Not only had ETA lost the support of the vast majority of Basques, but even its own political wing Batasuna finally turned against its violent tactics.

Signs that ETA was about to give in under pressure had multiplied in recent months, with the vast majority of imprisoned ETA members giving their backing to an older document calling for a purely political strategy in the struggle for Basque independence.

The ETA-linked political organization Ekin meanwhile announced its dissolution, while Batasuna and related groups tightened the screws, launching an unprecedented public call on ETA to renounce violence.

But a peaceful result was not yet guaranteed, conservative politicians and victims' associations said Thursday, pointing out that ETA had not surrendered its weapons.

The San Sebastian conference and ETA called on Spain and France to launch negotiations with the group, but Zapatero did not comment.

An attempt by the government to negotiate with ETA collapsed in 2006 after the group violated its ceasefire with a car bombing that killed two people at Madrid airport.

The current momentum towards peace could be blocked by Spain's intransigeance, Brian Currin, a South African mediator who helped to organize the San Sebastian conference, warned a few weeks earlier.

The key problem was not ETA, but the fact that many Basques were not comfortable with the region's status within Spain, Currin said. About half of the Basques traditionally vote for nationalist parties seeking independence or a wider measure of self-government.

ETA, which is listed as a terrorist organization by the European Union and the United States, campaigns for a Basque state of more than 2 million residents carved out of northern Spain and southern France.

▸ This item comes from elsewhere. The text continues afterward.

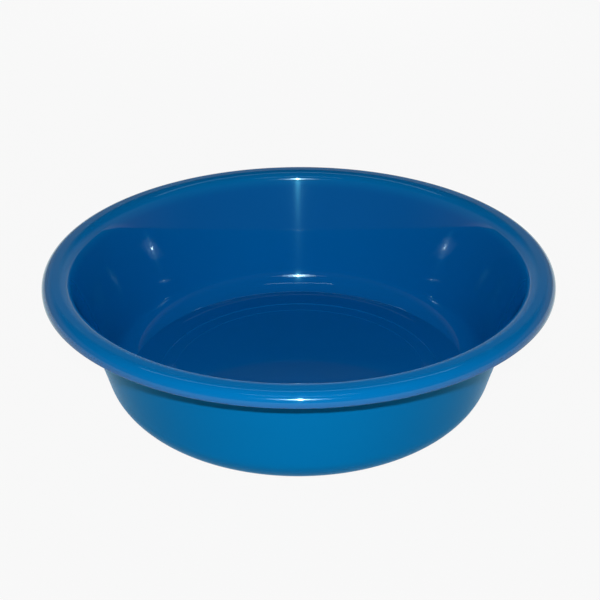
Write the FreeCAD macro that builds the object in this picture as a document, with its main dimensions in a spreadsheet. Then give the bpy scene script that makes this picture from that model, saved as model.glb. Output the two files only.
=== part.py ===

Spain has consistently refused to discuss the option of Basque independence.

The question now is how far Madrid is willing to go in making concessions to radical separatists, whose demands include better living conditions for jailed ETA members and the legalization of banned political parties, analysts said.

'It is necessary to swallow a bit of one's pride, to show a bit of generosity and pragmatism,' Currin told the daily El Pais.

Batasuna and related groups are calling for a reconciliation involving 'all victims,' but such language is rejected by Spanish political leaders.

Associations representing ETA's victims shudder at any comparison between their slain family members and ETA activists killed by the government-sponsored GAL death squads in the 1980s.

The Basque region needs a peace 'without winners or losers,' said Jone Goirizelaia, a lawyer close to Batasuna.

But if Rajoy's People's Party wins the elections as expected, such an approach is thought to have fewer chances of being accepted by Spain.